Dataset content:
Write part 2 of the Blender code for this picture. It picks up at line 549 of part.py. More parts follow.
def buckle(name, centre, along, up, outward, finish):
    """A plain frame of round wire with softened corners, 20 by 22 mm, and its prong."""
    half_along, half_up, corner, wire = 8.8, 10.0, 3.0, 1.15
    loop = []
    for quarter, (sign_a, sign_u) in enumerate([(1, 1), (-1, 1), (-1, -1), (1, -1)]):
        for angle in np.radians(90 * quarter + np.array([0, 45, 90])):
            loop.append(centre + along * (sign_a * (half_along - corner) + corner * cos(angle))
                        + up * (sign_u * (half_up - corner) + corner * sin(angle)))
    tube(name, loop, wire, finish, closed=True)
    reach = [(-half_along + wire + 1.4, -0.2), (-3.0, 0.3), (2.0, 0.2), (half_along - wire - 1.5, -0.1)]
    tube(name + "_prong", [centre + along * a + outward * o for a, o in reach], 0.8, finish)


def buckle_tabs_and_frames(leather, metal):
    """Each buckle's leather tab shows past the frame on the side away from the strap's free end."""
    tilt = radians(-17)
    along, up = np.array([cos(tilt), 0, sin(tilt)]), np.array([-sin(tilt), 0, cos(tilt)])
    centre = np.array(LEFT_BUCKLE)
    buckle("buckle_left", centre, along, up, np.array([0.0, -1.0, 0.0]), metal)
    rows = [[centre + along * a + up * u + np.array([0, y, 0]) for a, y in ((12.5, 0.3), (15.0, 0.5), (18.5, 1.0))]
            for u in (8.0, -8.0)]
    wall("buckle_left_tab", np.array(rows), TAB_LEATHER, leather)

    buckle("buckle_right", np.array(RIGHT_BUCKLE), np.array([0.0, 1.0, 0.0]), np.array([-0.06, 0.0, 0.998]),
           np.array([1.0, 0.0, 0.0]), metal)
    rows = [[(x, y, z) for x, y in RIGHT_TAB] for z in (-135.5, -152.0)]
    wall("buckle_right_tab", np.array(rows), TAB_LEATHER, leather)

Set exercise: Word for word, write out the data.

Completed task:
Write part 2 of the Blender code for this picture. It picks up at line 549 of part.py. More parts follow.
def buckle(name, centre, along, up, outward, finish):
    """A plain frame of round wire with softened corners, 20 by 22 mm, and its prong."""
    half_along, half_up, corner, wire = 8.8, 10.0, 3.0, 1.15
    loop = []
    for quarter, (sign_a, sign_u) in enumerate([(1, 1), (-1, 1), (-1, -1), (1, -1)]):
        for angle in np.radians(90 * quarter + np.array([0, 45, 90])):
            loop.append(centre + along * (sign_a * (half_along - corner) + corner * cos(angle))
                        + up * (sign_u * (half_up - corner) + corner * sin(angle)))
    tube(name, loop, wire, finish, closed=True)
    reach = [(-half_along + wire + 1.4, -0.2), (-3.0, 0.3), (2.0, 0.2), (half_along - wire - 1.5, -0.1)]
    tube(name + "_prong", [centre + along * a + outward * o for a, o in reach], 0.8, finish)


def buckle_tabs_and_frames(leather, metal):
    """Each buckle's leather tab shows past the frame on the side away from the strap's free end."""
    tilt = radians(-17)
    along, up = np.array([cos(tilt), 0, sin(tilt)]), np.array([-sin(tilt), 0, cos(tilt)])
    centre = np.array(LEFT_BUCKLE)
    buckle("buckle_left", centre, along, up, np.array([0.0, -1.0, 0.0]), metal)
    rows = [[centre + along * a + up * u + np.array([0, y, 0]) for a, y in ((12.5, 0.3), (15.0, 0.5), (18.5, 1.0))]
            for u in (8.0, -8.0)]
    wall("buckle_left_tab", np.array(rows), TAB_LEATHER, leather)

    buckle("buckle_right", np.array(RIGHT_BUCKLE), np.array([0.0, 1.0, 0.0]), np.array([-0.06, 0.0, 0.998]),
           np.array([1.0, 0.0, 0.0]), metal)
    rows = [[(x, y, z) for x, y in RIGHT_TAB] for z in (-135.5, -152.0)]
    wall("buckle_right_tab", np.array(rows), TAB_LEATHER, leather)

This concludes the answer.